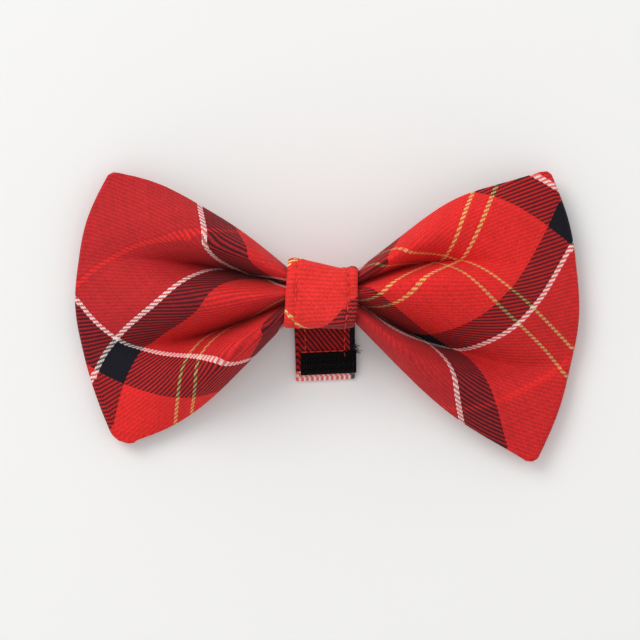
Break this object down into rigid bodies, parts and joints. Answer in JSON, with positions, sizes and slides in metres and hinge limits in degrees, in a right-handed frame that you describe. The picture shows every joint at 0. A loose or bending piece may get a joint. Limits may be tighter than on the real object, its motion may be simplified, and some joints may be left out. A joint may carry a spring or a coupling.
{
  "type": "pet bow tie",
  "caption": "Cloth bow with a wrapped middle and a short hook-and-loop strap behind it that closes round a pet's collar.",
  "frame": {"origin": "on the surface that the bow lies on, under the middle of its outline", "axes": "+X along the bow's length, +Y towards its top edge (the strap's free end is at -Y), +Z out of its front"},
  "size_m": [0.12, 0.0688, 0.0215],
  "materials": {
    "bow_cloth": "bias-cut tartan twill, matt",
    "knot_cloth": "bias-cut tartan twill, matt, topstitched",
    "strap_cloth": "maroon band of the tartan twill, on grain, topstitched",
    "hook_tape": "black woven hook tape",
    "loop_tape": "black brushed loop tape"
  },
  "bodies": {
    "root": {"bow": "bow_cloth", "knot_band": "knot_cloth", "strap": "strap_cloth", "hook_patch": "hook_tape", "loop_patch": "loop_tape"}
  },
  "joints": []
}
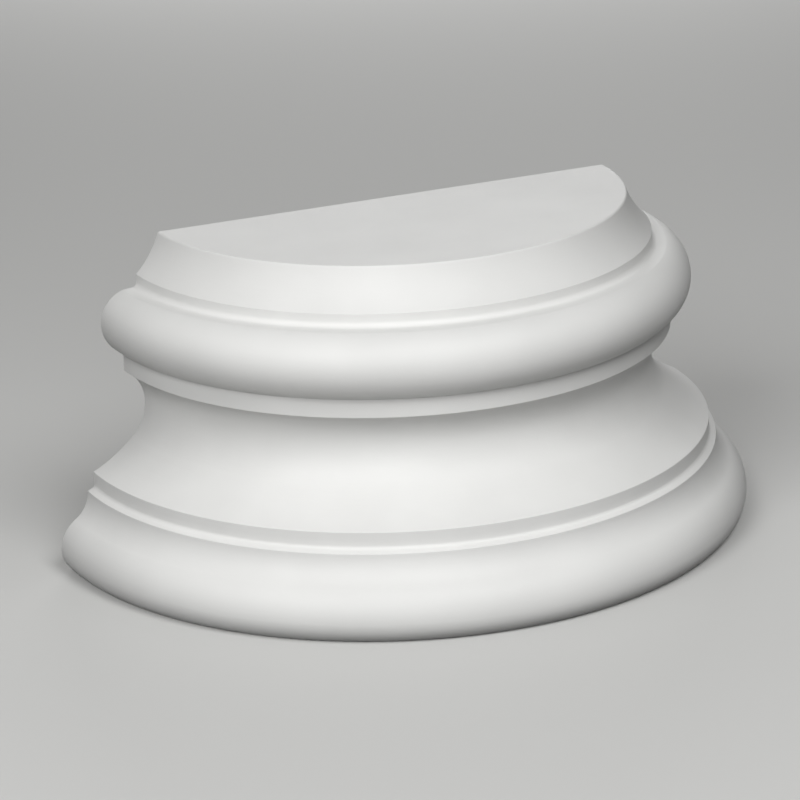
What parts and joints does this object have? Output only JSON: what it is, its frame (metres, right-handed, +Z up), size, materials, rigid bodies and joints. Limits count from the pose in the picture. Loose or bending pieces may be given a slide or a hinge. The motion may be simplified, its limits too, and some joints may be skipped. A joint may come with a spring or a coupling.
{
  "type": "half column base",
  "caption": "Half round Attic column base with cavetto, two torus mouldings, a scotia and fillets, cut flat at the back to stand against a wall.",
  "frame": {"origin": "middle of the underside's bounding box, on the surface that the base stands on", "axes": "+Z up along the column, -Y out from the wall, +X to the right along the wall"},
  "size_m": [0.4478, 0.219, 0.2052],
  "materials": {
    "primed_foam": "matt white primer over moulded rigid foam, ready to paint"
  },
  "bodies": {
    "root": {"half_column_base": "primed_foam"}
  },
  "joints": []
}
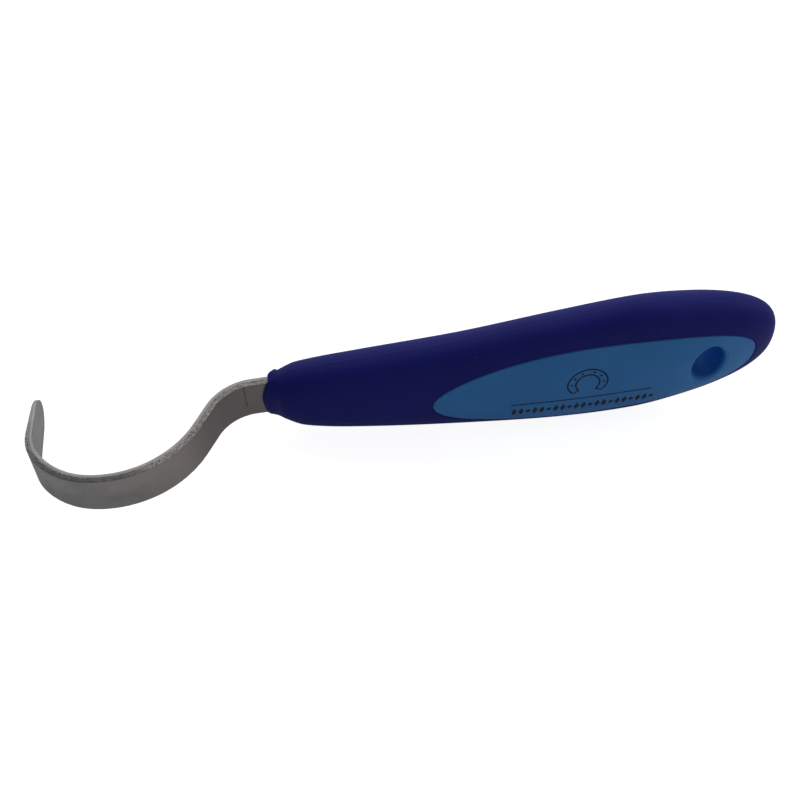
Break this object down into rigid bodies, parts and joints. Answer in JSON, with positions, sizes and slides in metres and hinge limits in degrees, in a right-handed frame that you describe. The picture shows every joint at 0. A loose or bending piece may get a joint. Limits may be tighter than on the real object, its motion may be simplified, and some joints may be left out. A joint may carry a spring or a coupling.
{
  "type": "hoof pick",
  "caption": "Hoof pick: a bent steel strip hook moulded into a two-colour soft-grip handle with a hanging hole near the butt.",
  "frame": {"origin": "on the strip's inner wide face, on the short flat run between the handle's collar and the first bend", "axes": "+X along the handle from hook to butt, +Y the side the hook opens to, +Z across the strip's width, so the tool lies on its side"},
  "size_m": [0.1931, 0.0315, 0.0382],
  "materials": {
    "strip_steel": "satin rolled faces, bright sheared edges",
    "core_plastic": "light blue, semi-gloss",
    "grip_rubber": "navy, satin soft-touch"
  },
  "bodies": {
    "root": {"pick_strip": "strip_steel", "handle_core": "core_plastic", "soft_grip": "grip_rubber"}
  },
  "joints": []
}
___
Write the complete data out, exactly as above.

### Solution below
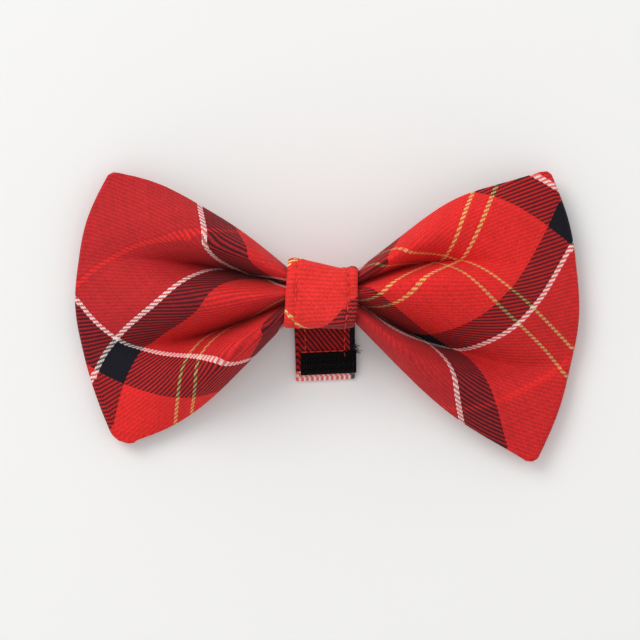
Break this object down into rigid bodies, parts and joints. Answer in JSON, with positions, sizes and slides in metres and hinge limits in degrees, in a right-handed frame that you describe. The picture shows every joint at 0. A loose or bending piece may get a joint. Limits may be tighter than on the real object, its motion may be simplified, and some joints may be left out. A joint may carry a spring or a coupling.
{
  "type": "pet bow tie",
  "caption": "Cloth bow with a wrapped middle and a short hook-and-loop strap behind it that closes round a pet's collar.",
  "frame": {"origin": "on the surface that the bow lies on, under the middle of its outline", "axes": "+X along the bow's length, +Y towards its top edge (the strap's free end is at -Y), +Z out of its front"},
  "size_m": [0.12, 0.0688, 0.0215],
  "materials": {
    "bow_cloth": "bias-cut tartan twill, matt",
    "knot_cloth": "bias-cut tartan twill, matt, topstitched",
    "strap_cloth": "maroon band of the tartan twill, on grain, topstitched",
    "hook_tape": "black woven hook tape",
    "loop_tape": "black brushed loop tape"
  },
  "bodies": {
    "root": {"bow": "bow_cloth", "knot_band": "knot_cloth", "strap": "strap_cloth", "hook_patch": "hook_tape", "loop_patch": "loop_tape"}
  },
  "joints": []
}
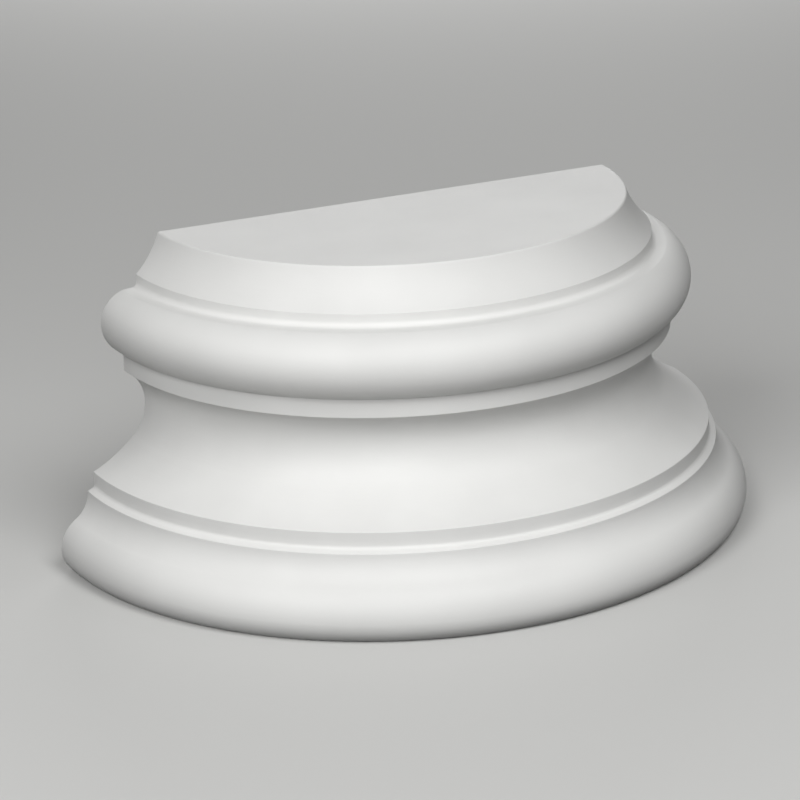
What parts and joints does this object have? Output only JSON: what it is, its frame (metres, right-handed, +Z up), size, materials, rigid bodies and joints. Limits count from the pose in the picture. Loose or bending pieces may be given a slide or a hinge. The motion may be simplified, its limits too, and some joints may be skipped. A joint may come with a spring or a coupling.
{
  "type": "half column base",
  "caption": "Half round Attic column base with cavetto, two torus mouldings, a scotia and fillets, cut flat at the back to stand against a wall.",
  "frame": {"origin": "middle of the underside's bounding box, on the surface that the base stands on", "axes": "+Z up along the column, -Y out from the wall, +X to the right along the wall"},
  "size_m": [0.4478, 0.219, 0.2052],
  "materials": {
    "primed_foam": "matt white primer over moulded rigid foam, ready to paint"
  },
  "bodies": {
    "root": {"half_column_base": "primed_foam"}
  },
  "joints": []
}
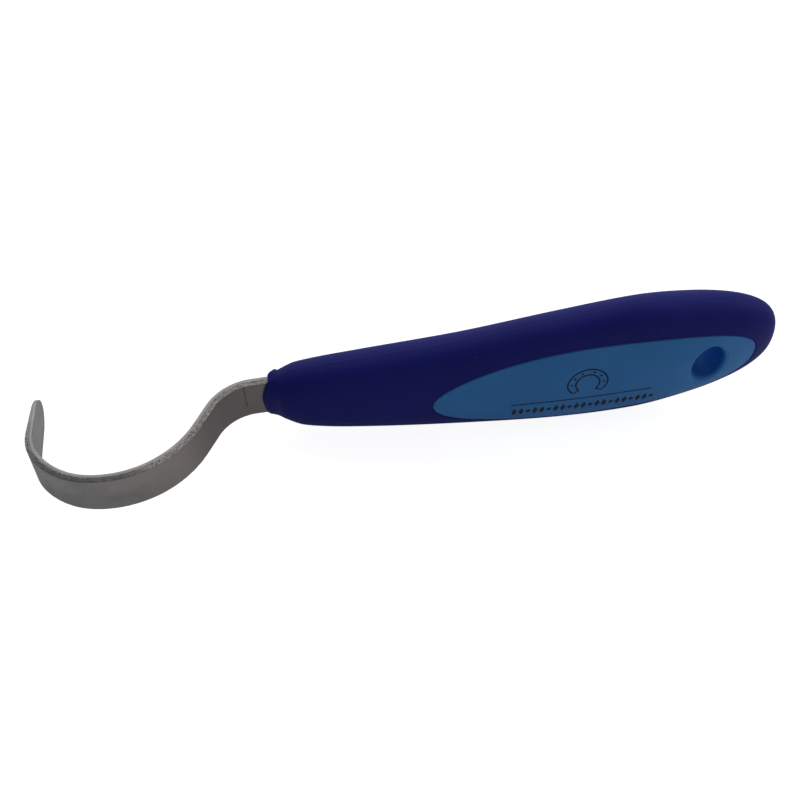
Break this object down into rigid bodies, parts and joints. Answer in JSON, with positions, sizes and slides in metres and hinge limits in degrees, in a right-handed frame that you describe. The picture shows every joint at 0. A loose or bending piece may get a joint. Limits may be tighter than on the real object, its motion may be simplified, and some joints may be left out. A joint may carry a spring or a coupling.
{
  "type": "hoof pick",
  "caption": "Hoof pick: a bent steel strip hook moulded into a two-colour soft-grip handle with a hanging hole near the butt.",
  "frame": {"origin": "on the strip's inner wide face, on the short flat run between the handle's collar and the first bend", "axes": "+X along the handle from hook to butt, +Y the side the hook opens to, +Z across the strip's width, so the tool lies on its side"},
  "size_m": [0.1931, 0.0315, 0.0382],
  "materials": {
    "strip_steel": "satin rolled faces, bright sheared edges",
    "core_plastic": "light blue, semi-gloss",
    "grip_rubber": "navy, satin soft-touch"
  },
  "bodies": {
    "root": {"pick_strip": "strip_steel", "handle_core": "core_plastic", "soft_grip": "grip_rubber"}
  },
  "joints": []
}